* Begin Material provided *

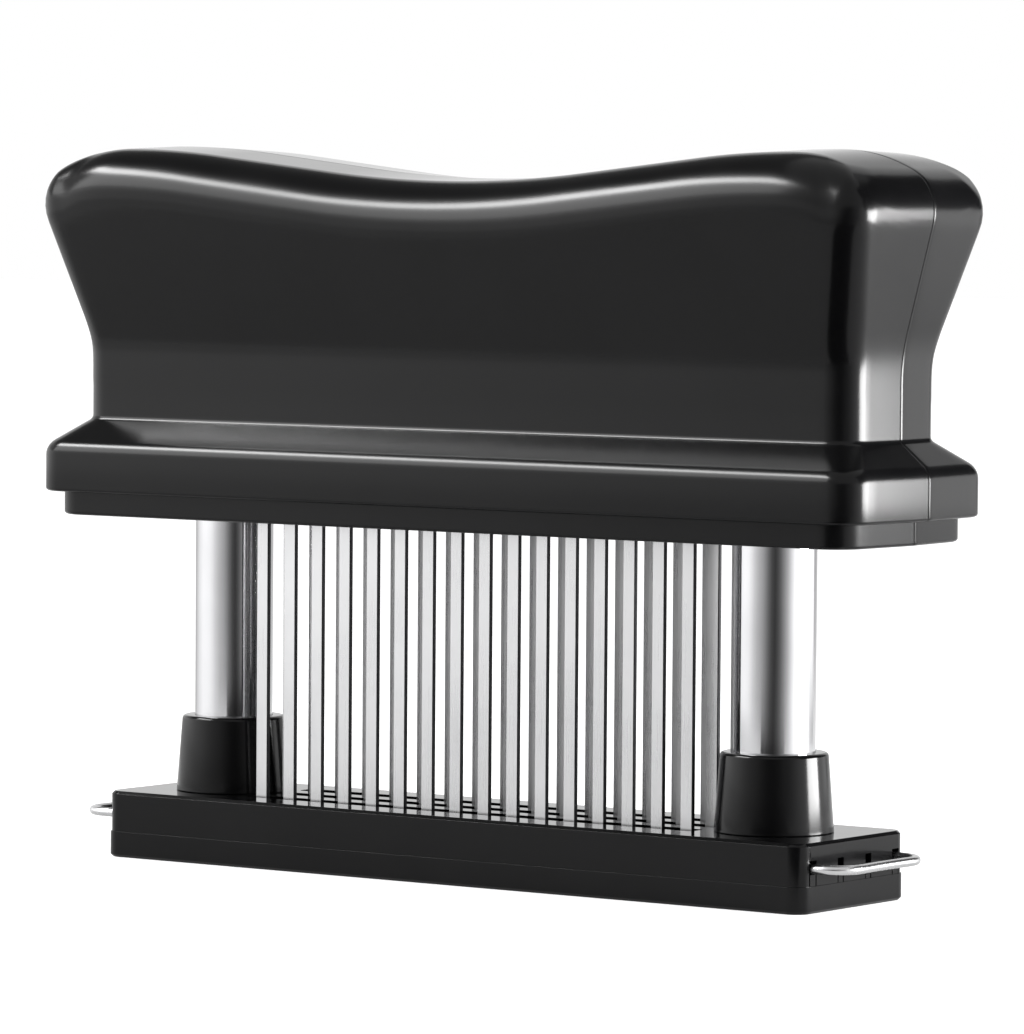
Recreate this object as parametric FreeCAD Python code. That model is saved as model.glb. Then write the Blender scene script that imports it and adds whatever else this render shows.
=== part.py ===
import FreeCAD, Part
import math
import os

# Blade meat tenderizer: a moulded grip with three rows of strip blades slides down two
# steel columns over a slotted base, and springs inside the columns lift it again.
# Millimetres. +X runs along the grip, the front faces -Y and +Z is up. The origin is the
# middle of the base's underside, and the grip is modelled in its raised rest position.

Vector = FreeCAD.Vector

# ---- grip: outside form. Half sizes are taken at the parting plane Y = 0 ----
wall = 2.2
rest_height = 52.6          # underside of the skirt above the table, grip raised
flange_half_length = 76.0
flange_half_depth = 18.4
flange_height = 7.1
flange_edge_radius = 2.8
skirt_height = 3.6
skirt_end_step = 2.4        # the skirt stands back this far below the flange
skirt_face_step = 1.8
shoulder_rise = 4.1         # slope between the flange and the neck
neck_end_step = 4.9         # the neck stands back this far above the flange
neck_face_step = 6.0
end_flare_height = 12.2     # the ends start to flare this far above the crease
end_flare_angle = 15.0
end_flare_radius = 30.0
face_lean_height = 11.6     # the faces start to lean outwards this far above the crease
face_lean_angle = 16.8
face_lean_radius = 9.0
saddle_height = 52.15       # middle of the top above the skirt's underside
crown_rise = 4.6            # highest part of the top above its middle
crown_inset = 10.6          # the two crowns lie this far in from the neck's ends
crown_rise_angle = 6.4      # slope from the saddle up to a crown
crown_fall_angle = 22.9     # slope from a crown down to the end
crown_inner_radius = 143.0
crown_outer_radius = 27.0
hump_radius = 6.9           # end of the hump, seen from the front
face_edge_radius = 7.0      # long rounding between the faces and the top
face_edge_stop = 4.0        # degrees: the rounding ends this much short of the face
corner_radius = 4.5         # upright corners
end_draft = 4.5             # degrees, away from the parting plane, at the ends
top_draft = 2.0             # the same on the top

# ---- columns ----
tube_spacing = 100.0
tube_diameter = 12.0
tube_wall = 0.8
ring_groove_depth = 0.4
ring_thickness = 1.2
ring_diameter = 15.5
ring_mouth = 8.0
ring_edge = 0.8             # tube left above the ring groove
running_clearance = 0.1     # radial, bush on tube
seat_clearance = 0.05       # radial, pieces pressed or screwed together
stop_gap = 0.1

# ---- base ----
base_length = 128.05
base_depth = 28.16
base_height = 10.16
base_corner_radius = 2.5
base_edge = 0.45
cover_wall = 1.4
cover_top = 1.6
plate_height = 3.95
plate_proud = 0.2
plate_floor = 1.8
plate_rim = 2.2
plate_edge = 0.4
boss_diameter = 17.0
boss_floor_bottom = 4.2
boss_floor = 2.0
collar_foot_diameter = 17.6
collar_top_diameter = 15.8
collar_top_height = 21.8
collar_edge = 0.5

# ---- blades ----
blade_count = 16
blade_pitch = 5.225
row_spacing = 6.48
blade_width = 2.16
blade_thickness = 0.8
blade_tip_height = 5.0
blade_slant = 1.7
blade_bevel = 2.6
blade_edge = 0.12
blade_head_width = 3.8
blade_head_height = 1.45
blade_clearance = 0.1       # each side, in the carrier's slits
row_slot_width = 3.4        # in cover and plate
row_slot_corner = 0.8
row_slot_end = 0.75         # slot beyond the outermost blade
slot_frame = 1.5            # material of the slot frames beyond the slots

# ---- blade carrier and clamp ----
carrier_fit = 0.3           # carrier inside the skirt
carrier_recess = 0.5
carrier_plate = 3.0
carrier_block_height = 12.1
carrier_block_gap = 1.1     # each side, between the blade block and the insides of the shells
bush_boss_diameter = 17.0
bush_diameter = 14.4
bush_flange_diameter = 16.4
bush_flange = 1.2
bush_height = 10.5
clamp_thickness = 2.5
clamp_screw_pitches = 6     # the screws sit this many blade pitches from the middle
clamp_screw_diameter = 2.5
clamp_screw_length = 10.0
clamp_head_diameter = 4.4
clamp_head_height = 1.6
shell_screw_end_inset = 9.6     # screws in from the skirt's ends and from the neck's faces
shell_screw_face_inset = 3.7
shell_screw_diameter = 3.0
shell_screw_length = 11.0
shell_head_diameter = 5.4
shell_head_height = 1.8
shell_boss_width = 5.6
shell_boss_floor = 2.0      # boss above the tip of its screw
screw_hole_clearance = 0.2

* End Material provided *

## Requirements
Output the data above exactly, please, line for line.

## Worked solution
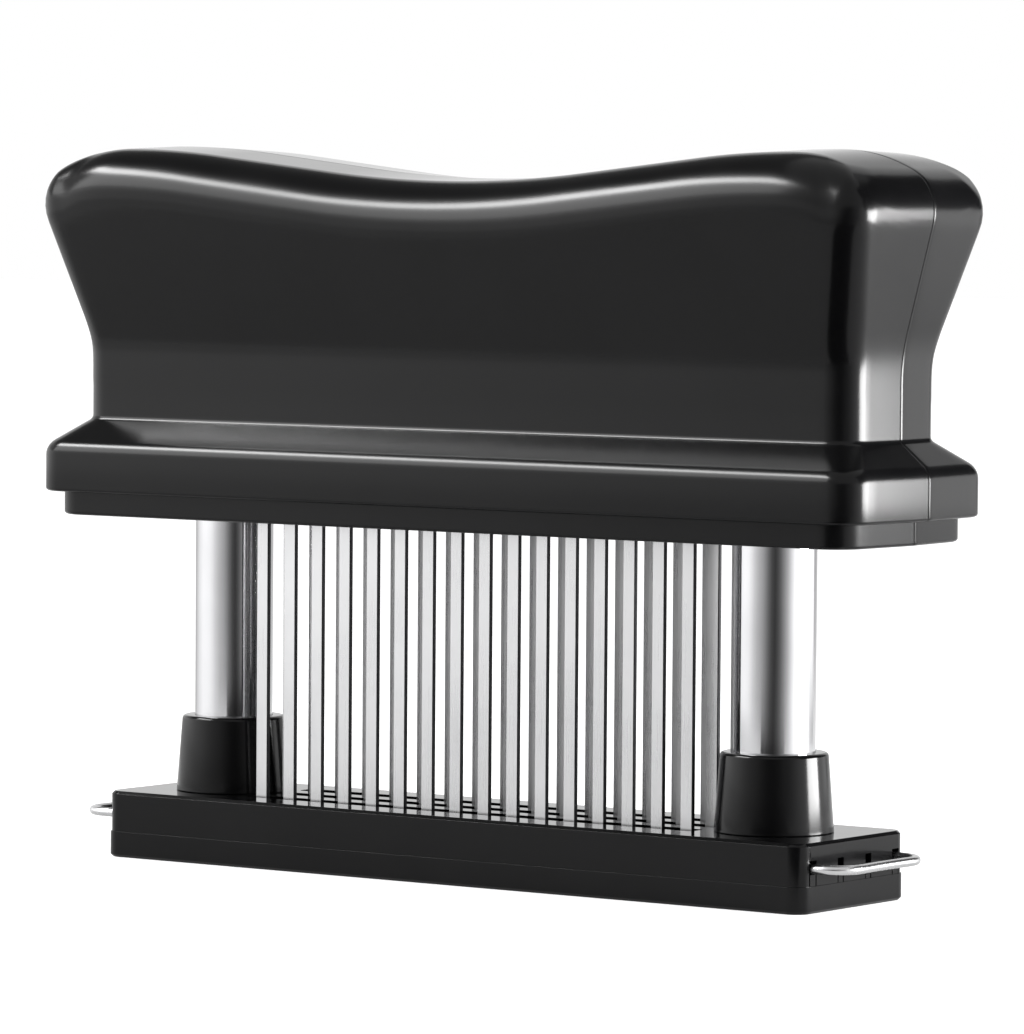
Recreate this object as parametric FreeCAD Python code. That model is saved as model.glb. Then write the Blender scene script that imports it and adds whatever else this render shows.
=== part.py ===
import FreeCAD, Part
import math
import os

# Blade meat tenderizer: a moulded grip with three rows of strip blades slides down two
# steel columns over a slotted base, and springs inside the columns lift it again.
# Millimetres. +X runs along the grip, the front faces -Y and +Z is up. The origin is the
# middle of the base's underside, and the grip is modelled in its raised rest position.

Vector = FreeCAD.Vector

# ---- grip: outside form. Half sizes are taken at the parting plane Y = 0 ----
wall = 2.2
rest_height = 52.6          # underside of the skirt above the table, grip raised
flange_half_length = 76.0
flange_half_depth = 18.4
flange_height = 7.1
flange_edge_radius = 2.8
skirt_height = 3.6
skirt_end_step = 2.4        # the skirt stands back this far below the flange
skirt_face_step = 1.8
shoulder_rise = 4.1         # slope between the flange and the neck
neck_end_step = 4.9         # the neck stands back this far above the flange
neck_face_step = 6.0
end_flare_height = 12.2     # the ends start to flare this far above the crease
end_flare_angle = 15.0
end_flare_radius = 30.0
face_lean_height = 11.6     # the faces start to lean outwards this far above the crease
face_lean_angle = 16.8
face_lean_radius = 9.0
saddle_height = 52.15       # middle of the top above the skirt's underside
crown_rise = 4.6            # highest part of the top above its middle
crown_inset = 10.6          # the two crowns lie this far in from the neck's ends
crown_rise_angle = 6.4      # slope from the saddle up to a crown
crown_fall_angle = 22.9     # slope from a crown down to the end
crown_inner_radius = 143.0
crown_outer_radius = 27.0
hump_radius = 6.9           # end of the hump, seen from the front
face_edge_radius = 7.0      # long rounding between the faces and the top
face_edge_stop = 4.0        # degrees: the rounding ends this much short of the face
corner_radius = 4.5         # upright corners
end_draft = 4.5             # degrees, away from the parting plane, at the ends
top_draft = 2.0             # the same on the top

# ---- columns ----
tube_spacing = 100.0
tube_diameter = 12.0
tube_wall = 0.8
ring_groove_depth = 0.4
ring_thickness = 1.2
ring_diameter = 15.5
ring_mouth = 8.0
ring_edge = 0.8             # tube left above the ring groove
running_clearance = 0.1     # radial, bush on tube
seat_clearance = 0.05       # radial, pieces pressed or screwed together
stop_gap = 0.1

# ---- base ----
base_length = 128.05
base_depth = 28.16
base_height = 10.16
base_corner_radius = 2.5
base_edge = 0.45
cover_wall = 1.4
cover_top = 1.6
plate_height = 3.95
plate_proud = 0.2
plate_floor = 1.8
plate_rim = 2.2
plate_edge = 0.4
boss_diameter = 17.0
boss_floor_bottom = 4.2
boss_floor = 2.0
collar_foot_diameter = 17.6
collar_top_diameter = 15.8
collar_top_height = 21.8
collar_edge = 0.5

# ---- blades ----
blade_count = 16
blade_pitch = 5.225
row_spacing = 6.48
blade_width = 2.16
blade_thickness = 0.8
blade_tip_height = 5.0
blade_slant = 1.7
blade_bevel = 2.6
blade_edge = 0.12
blade_head_width = 3.8
blade_head_height = 1.45
blade_clearance = 0.1       # each side, in the carrier's slits
row_slot_width = 3.4        # in cover and plate
row_slot_corner = 0.8
row_slot_end = 0.75         # slot beyond the outermost blade
slot_frame = 1.5            # material of the slot frames beyond the slots

# ---- blade carrier and clamp ----
carrier_fit = 0.3           # carrier inside the skirt
carrier_recess = 0.5
carrier_plate = 3.0
carrier_block_height = 12.1
carrier_block_gap = 1.1     # each side, between the blade block and the insides of the shells
bush_boss_diameter = 17.0
bush_diameter = 14.4
bush_flange_diameter = 16.4
bush_flange = 1.2
bush_height = 10.5
clamp_thickness = 2.5
clamp_screw_pitches = 6     # the screws sit this many blade pitches from the middle
clamp_screw_diameter = 2.5
clamp_screw_length = 10.0
clamp_head_diameter = 4.4
clamp_head_height = 1.6
shell_screw_end_inset = 9.6     # screws in from the skirt's ends and from the neck's faces
shell_screw_face_inset = 3.7
shell_screw_diameter = 3.0
shell_screw_length = 11.0
shell_head_diameter = 5.4
shell_head_height = 1.8
shell_boss_width = 5.6
shell_boss_floor = 2.0      # boss above the tip of its screw
screw_hole_clearance = 0.2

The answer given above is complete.